Problems of marriage. Of male and female. Of reproductive organs. Of genitalia. Those are the matters that find forms in Murni's paintings. It is no wonder that when we mention the name of I Gusti Ayu Kadek Murniasih, the word “genitalia” directly springs to mind. Her paintings are forever-and-always about matters related to the genitalia.

Her painting Bikin Kesenangan (Making Pleasure, 2003) clearly talks about unrequited longings and shattered love. In short, it is about her own life and fantasy. And her three-dimensional work Trauma (Trauma, 2003) is actually a note on her childhood. This particular work is rooted in her childhood experience. When she was seven, Murni was raped by an adult male. The shattering experience has been forever with her ever since, haunting her mind and feeling. To say that Murni was hurt was an understatement. When viewing her work, we are actually reading her autobiography. About a childhood time that not only she did not have the chance to enjoy to the full, but also was cruelly destroyed. About a marriage that not only was broken, but also hurtful.

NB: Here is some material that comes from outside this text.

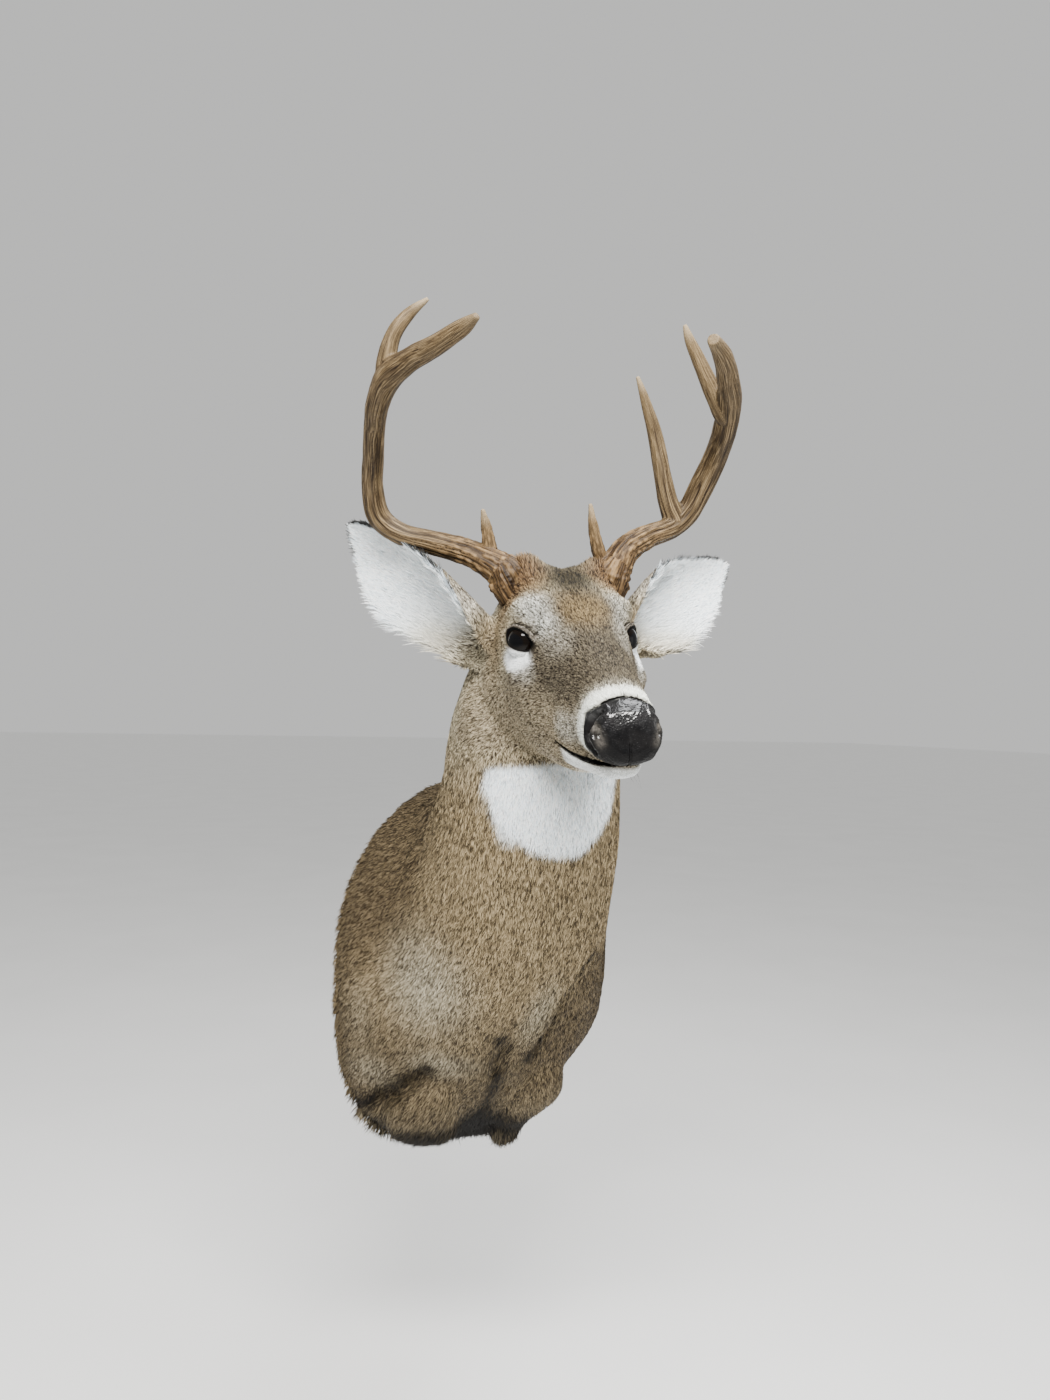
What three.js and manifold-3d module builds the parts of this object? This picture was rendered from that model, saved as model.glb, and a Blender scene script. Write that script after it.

The female painter who had once learned about the art of painting from Dewa Putu Mokoh, a painter from Pengosekan, has been continually exploiting herself in her works since 1995. The body becomes the representation of her biography. Through the body, Murni is playing with her fantasy, linking various objects such as mattresses, mats, dining table, hats, shoes, paint brushes, masks, onions, fish, geckoes, and even knives and saws. Such objects, which surround the body in her work, are chosen and composed to give room for her biographical fantasies.

Hardiman


Born on May 21, 1966 .
Studies at Sanggar Seniwati Gallery (1995); Self-taught Artist.

SELECTED SOLO EXHIBITIONS
1998 Nokia Gallery, Fringe Club, Hongkong.
1999 Estro Gallery Padova, Italy.
2000 Nadi Gallery, Jakarta.
2001 Internet Gallery, Japan.
2002 Numthong Gallery, Bangkok.

SELECTED GROUP EXHIBITIONS
1998 Group Exhibition, Rudana Museum, Mas, Ubud - Bali.
1999 Group Exhibition of the SENIWATI at Nusantara Rain Forest, Vegal Park, Walarode, Germany.
2000 Group Exhibition of the SENIWATI at Gallery Cipta II, Taman Ismail Marzuki, Jakarta.
2001 Group Show at Sky Door Art Place Doyama, Tokyo, Japan.
2002 Group Show at Belvedere, 140 Hill Street, Singapore.